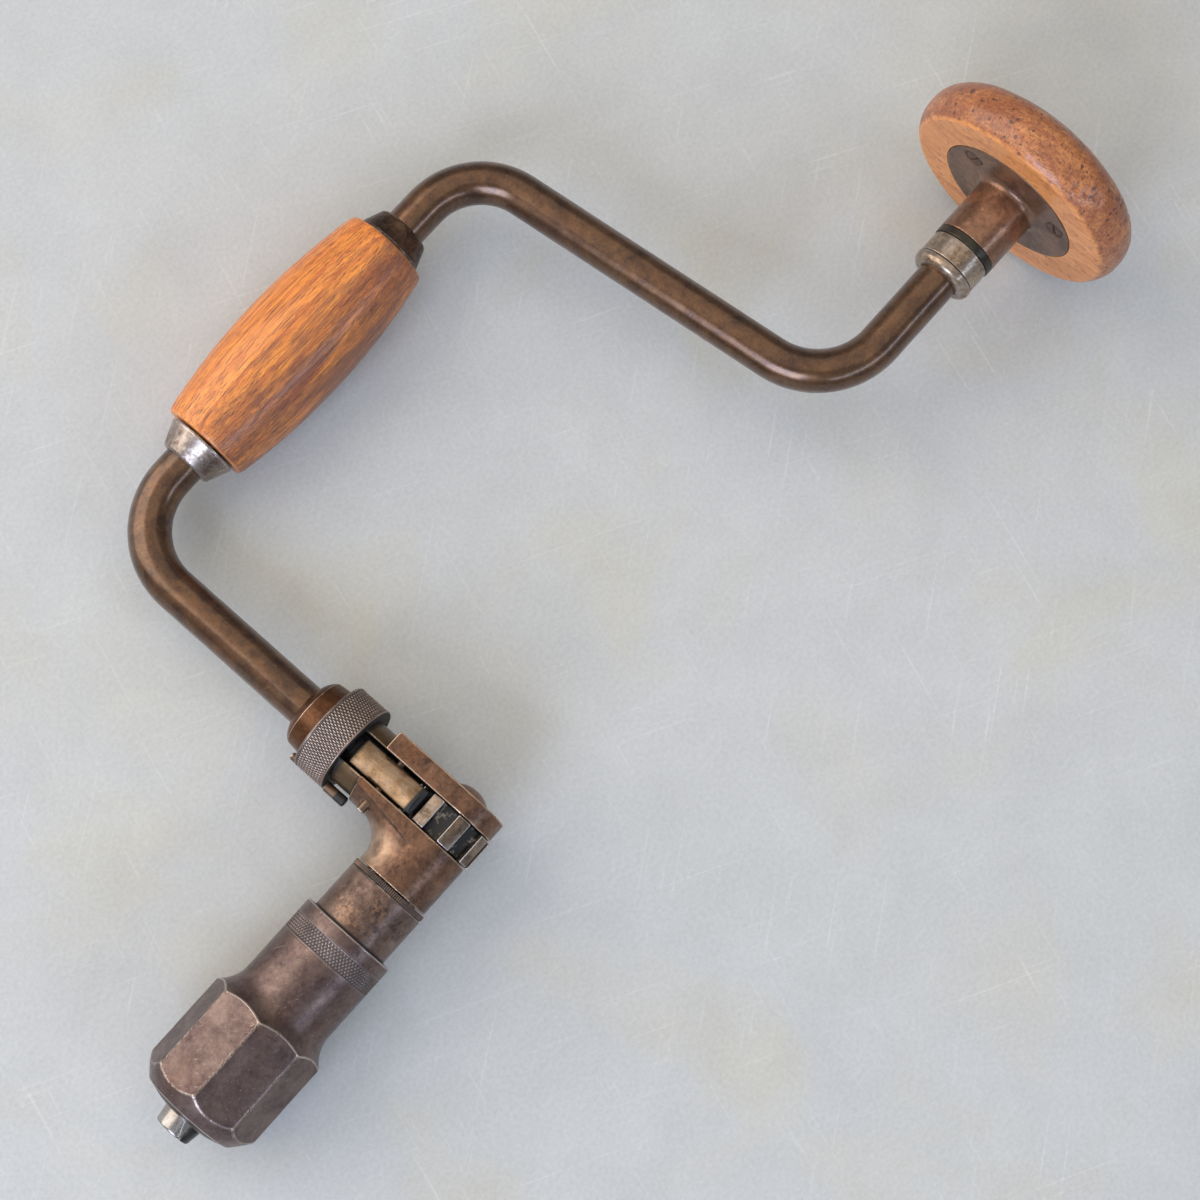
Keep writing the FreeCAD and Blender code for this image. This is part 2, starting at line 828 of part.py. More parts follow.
def head_wood():
    rim_height = wood_radius - wood_rim_round
    rise = wood_crown - wood_rim_x
    crown_round = (rise ** 2 + rim_height ** 2 - wood_rim_round ** 2) / (2 * (rise - wood_rim_round))
    crown_centre = wood_crown - crown_round
    lean = math.atan2(rim_height, wood_rim_x - crown_centre)
    half = (math.pi / 2 + lean) / 2
    knee = (wood_rim_x + wood_rim_round * math.cos(half), rim_height + wood_rim_round * math.sin(half))
    join = (wood_rim_x + wood_rim_round * math.cos(lean), rim_height + wood_rim_round * math.sin(lean))
    crown_middle = (crown_centre + crown_round * math.cos(lean / 2), crown_round * math.sin(lean / 2))
    edge_middle = ((wood_face + wood_rim_x) / 2 - 1.6, wood_radius - 0.95)
    wood = turned(
        (wood_face, 0.0),
        (wood_face, wood_face_radius),
        (edge_middle, (wood_rim_x, wood_radius)),
        (knee, join),
        (crown_middle, (wood_crown, 0.0)),
    )
    seat = bar_x(plate_face - 1, plate_face + plate_thickness, plate_radius + side_gap)
    hollow = bar_x(plate_face, plate_face + nut_hollow_depth, nut_hollow_radius)
    return wood.cut([seat, hollow, screw_holes()])


def lowest_point_of_round(up, x, y, ring, tube):
    """How low, against a direction up, a round edge of that tube radius reaches, turned about a line along X."""
    return up.x * x + up.y * y - ring * math.hypot(up.y, up.z) - tube


def rest_heights(up):
    """How low the head's rim, the shell's front corner and the grip's belly reach, against up."""
    head = lowest_point_of_round(up, wood_rim_x, 0.0, wood_radius - wood_rim_round, wood_rim_round)
    corners = [polar(octagon_corner, -shell_turned + 45.0 * i, octagon_low) for i in range(8)]
    shell = min(up.dot(corner) for corner in corners)
    belly = grip_arc()
    offset = belly.Center.y - sweep_radius
    grip = lowest_point_of_round(up, belly.Center.x, sweep_radius, offset, belly.Radius)
    return head, shell, grip


def resting_up():
    """The direction that points up when the tool lies on its head, its shell and its grip."""
    up = Vector(0, 0, 1)
    for _ in range(40):
        head, shell, grip = rest_heights(up)
        lean_x = up.x / up.z - (head - shell) / (wood_rim_x - octagon_low)
        lean_y = up.y / up.z - (grip - (head + shell) / 2) / sweep_radius
        up = Vector(lean_x, lean_y, 1.0).normalize()
    return up


def laid_down(shape):
    """The placement that lays the tool on the plane z = 0, its box centred on the origin."""
    up = resting_up()
    ahead = (x_way - up * x_way.dot(up)).normalize()
    lay = Placement(Vector(0, 0, 0), Rotation(ahead, up.cross(ahead), up, "XZY").inverted())
    box = shape.copy()
    box.Placement = lay
    bounds = box.optimalBoundingBox(False, False)
    centre = Vector((bounds.XMin + bounds.XMax) / 2, (bounds.YMin + bounds.YMax) / 2, bounds.ZMin)
    return Placement(-centre, lay.Rotation)


pieces = [
    crank_rod,
    rod_pin,
    ratchet_frame,
    ring_collar,
    cam_ring,
    stop_pin,
    pawl_pins,
    pawl_upper,
    pawl_lower,
    pawl_spring,
    ratchet_gear,
    gear_key,
    spindle,
    spindle_cap,
    chuck_body,
    chuck_thrust_balls,
    chuck_dust_ring,
    chuck_shell,
    jaw_a,
    jaw_b,
    jaw_spring,
    handle_grip,
    lower_ferrule,
    upper_ferrule,
    head_collar,
    head_thrust_balls,
    head_dust_ring,
    head_quill,
    head_washer,
    head_nut,
    head_screws,
    head_wood,
]


def main():
    os.makedirs("parts", exist_ok=True)
    solids = {piece.__name__: piece() for piece in pieces}
    lay = laid_down(Part.makeCompound(list(solids.values())))
    for name, shape in solids.items():
        shape.Placement = lay.multiply(shape.Placement)
        shape.exportStep(f"parts/{name}.step")
        print(f"{name}: {len(shape.Solids)} solid(s), {shape.Volume:.1f} mm3, valid {shape.isValid()}")


if __name__ == "__main__":
    main()
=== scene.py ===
"""A carpenter's bit brace on a pale table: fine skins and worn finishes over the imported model.

Sizes are in millimetres in the brace's own frame: X runs along the main axis from the chuck to the
head, Y points from that axis to the handle, and Z stands square to the plane of the crank.
"""

import json
import logging
import math
from dataclasses import dataclass, field
from enum import Enum
from typing import Callable

import bmesh
import bpy
import numpy as np
from bpy.types import Material, Mesh, Node, NodeSocket, NodeTree, Object, bpy_prop_collection
from mathutils import Matrix, Vector


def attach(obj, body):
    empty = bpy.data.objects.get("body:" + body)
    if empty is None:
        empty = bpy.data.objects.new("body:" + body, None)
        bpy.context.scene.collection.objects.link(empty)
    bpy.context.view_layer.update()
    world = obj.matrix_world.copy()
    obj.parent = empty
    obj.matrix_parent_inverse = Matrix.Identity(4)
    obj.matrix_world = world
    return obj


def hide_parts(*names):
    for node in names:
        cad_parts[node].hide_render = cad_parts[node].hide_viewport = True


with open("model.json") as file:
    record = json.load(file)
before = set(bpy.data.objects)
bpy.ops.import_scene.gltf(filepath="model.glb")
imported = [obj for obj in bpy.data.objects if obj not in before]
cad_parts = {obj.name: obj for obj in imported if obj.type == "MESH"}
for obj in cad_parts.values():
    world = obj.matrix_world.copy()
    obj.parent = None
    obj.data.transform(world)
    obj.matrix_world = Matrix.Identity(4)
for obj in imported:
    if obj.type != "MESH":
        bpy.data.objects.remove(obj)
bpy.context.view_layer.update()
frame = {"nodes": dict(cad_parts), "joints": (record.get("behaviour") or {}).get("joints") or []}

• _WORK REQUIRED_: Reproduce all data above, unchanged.

• _RESULT OF THE TASK_:
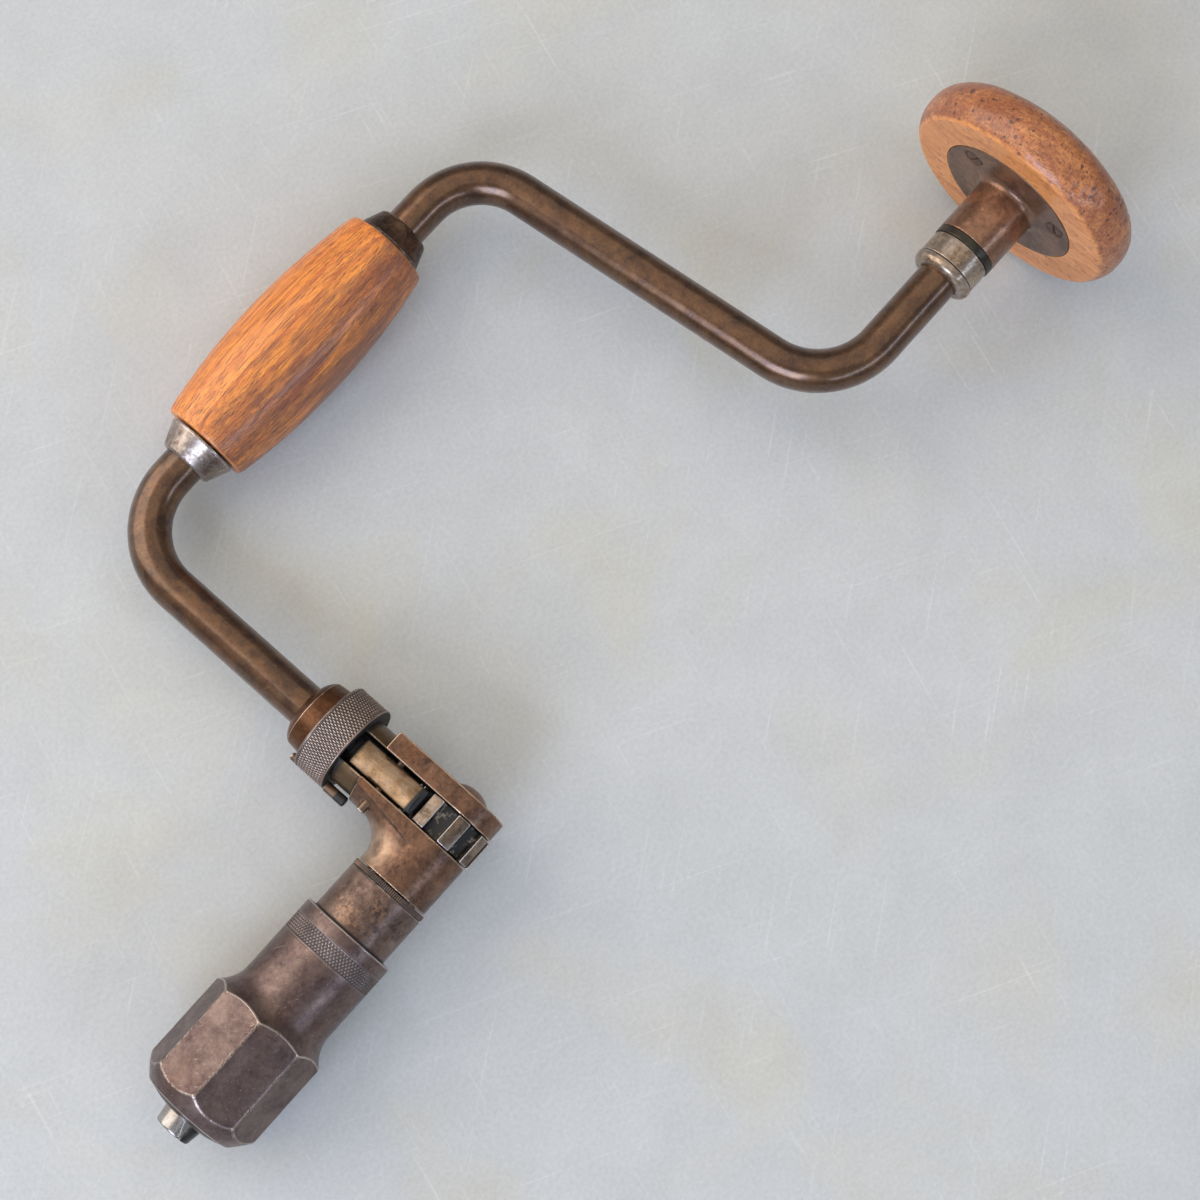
Keep writing the FreeCAD and Blender code for this image. This is part 2, starting at line 828 of part.py. More parts follow.
def head_wood():
    rim_height = wood_radius - wood_rim_round
    rise = wood_crown - wood_rim_x
    crown_round = (rise ** 2 + rim_height ** 2 - wood_rim_round ** 2) / (2 * (rise - wood_rim_round))
    crown_centre = wood_crown - crown_round
    lean = math.atan2(rim_height, wood_rim_x - crown_centre)
    half = (math.pi / 2 + lean) / 2
    knee = (wood_rim_x + wood_rim_round * math.cos(half), rim_height + wood_rim_round * math.sin(half))
    join = (wood_rim_x + wood_rim_round * math.cos(lean), rim_height + wood_rim_round * math.sin(lean))
    crown_middle = (crown_centre + crown_round * math.cos(lean / 2), crown_round * math.sin(lean / 2))
    edge_middle = ((wood_face + wood_rim_x) / 2 - 1.6, wood_radius - 0.95)
    wood = turned(
        (wood_face, 0.0),
        (wood_face, wood_face_radius),
        (edge_middle, (wood_rim_x, wood_radius)),
        (knee, join),
        (crown_middle, (wood_crown, 0.0)),
    )
    seat = bar_x(plate_face - 1, plate_face + plate_thickness, plate_radius + side_gap)
    hollow = bar_x(plate_face, plate_face + nut_hollow_depth, nut_hollow_radius)
    return wood.cut([seat, hollow, screw_holes()])


def lowest_point_of_round(up, x, y, ring, tube):
    """How low, against a direction up, a round edge of that tube radius reaches, turned about a line along X."""
    return up.x * x + up.y * y - ring * math.hypot(up.y, up.z) - tube


def rest_heights(up):
    """How low the head's rim, the shell's front corner and the grip's belly reach, against up."""
    head = lowest_point_of_round(up, wood_rim_x, 0.0, wood_radius - wood_rim_round, wood_rim_round)
    corners = [polar(octagon_corner, -shell_turned + 45.0 * i, octagon_low) for i in range(8)]
    shell = min(up.dot(corner) for corner in corners)
    belly = grip_arc()
    offset = belly.Center.y - sweep_radius
    grip = lowest_point_of_round(up, belly.Center.x, sweep_radius, offset, belly.Radius)
    return head, shell, grip


def resting_up():
    """The direction that points up when the tool lies on its head, its shell and its grip."""
    up = Vector(0, 0, 1)
    for _ in range(40):
        head, shell, grip = rest_heights(up)
        lean_x = up.x / up.z - (head - shell) / (wood_rim_x - octagon_low)
        lean_y = up.y / up.z - (grip - (head + shell) / 2) / sweep_radius
        up = Vector(lean_x, lean_y, 1.0).normalize()
    return up


def laid_down(shape):
    """The placement that lays the tool on the plane z = 0, its box centred on the origin."""
    up = resting_up()
    ahead = (x_way - up * x_way.dot(up)).normalize()
    lay = Placement(Vector(0, 0, 0), Rotation(ahead, up.cross(ahead), up, "XZY").inverted())
    box = shape.copy()
    box.Placement = lay
    bounds = box.optimalBoundingBox(False, False)
    centre = Vector((bounds.XMin + bounds.XMax) / 2, (bounds.YMin + bounds.YMax) / 2, bounds.ZMin)
    return Placement(-centre, lay.Rotation)


pieces = [
    crank_rod,
    rod_pin,
    ratchet_frame,
    ring_collar,
    cam_ring,
    stop_pin,
    pawl_pins,
    pawl_upper,
    pawl_lower,
    pawl_spring,
    ratchet_gear,
    gear_key,
    spindle,
    spindle_cap,
    chuck_body,
    chuck_thrust_balls,
    chuck_dust_ring,
    chuck_shell,
    jaw_a,
    jaw_b,
    jaw_spring,
    handle_grip,
    lower_ferrule,
    upper_ferrule,
    head_collar,
    head_thrust_balls,
    head_dust_ring,
    head_quill,
    head_washer,
    head_nut,
    head_screws,
    head_wood,
]


def main():
    os.makedirs("parts", exist_ok=True)
    solids = {piece.__name__: piece() for piece in pieces}
    lay = laid_down(Part.makeCompound(list(solids.values())))
    for name, shape in solids.items():
        shape.Placement = lay.multiply(shape.Placement)
        shape.exportStep(f"parts/{name}.step")
        print(f"{name}: {len(shape.Solids)} solid(s), {shape.Volume:.1f} mm3, valid {shape.isValid()}")


if __name__ == "__main__":
    main()
=== scene.py ===
"""A carpenter's bit brace on a pale table: fine skins and worn finishes over the imported model.

Sizes are in millimetres in the brace's own frame: X runs along the main axis from the chuck to the
head, Y points from that axis to the handle, and Z stands square to the plane of the crank.
"""

import json
import logging
import math
from dataclasses import dataclass, field
from enum import Enum
from typing import Callable

import bmesh
import bpy
import numpy as np
from bpy.types import Material, Mesh, Node, NodeSocket, NodeTree, Object, bpy_prop_collection
from mathutils import Matrix, Vector


def attach(obj, body):
    empty = bpy.data.objects.get("body:" + body)
    if empty is None:
        empty = bpy.data.objects.new("body:" + body, None)
        bpy.context.scene.collection.objects.link(empty)
    bpy.context.view_layer.update()
    world = obj.matrix_world.copy()
    obj.parent = empty
    obj.matrix_parent_inverse = Matrix.Identity(4)
    obj.matrix_world = world
    return obj


def hide_parts(*names):
    for node in names:
        cad_parts[node].hide_render = cad_parts[node].hide_viewport = True


with open("model.json") as file:
    record = json.load(file)
before = set(bpy.data.objects)
bpy.ops.import_scene.gltf(filepath="model.glb")
imported = [obj for obj in bpy.data.objects if obj not in before]
cad_parts = {obj.name: obj for obj in imported if obj.type == "MESH"}
for obj in cad_parts.values():
    world = obj.matrix_world.copy()
    obj.parent = None
    obj.data.transform(world)
    obj.matrix_world = Matrix.Identity(4)
for obj in imported:
    if obj.type != "MESH":
        bpy.data.objects.remove(obj)
bpy.context.view_layer.update()
frame = {"nodes": dict(cad_parts), "joints": (record.get("behaviour") or {}).get("joints") or []}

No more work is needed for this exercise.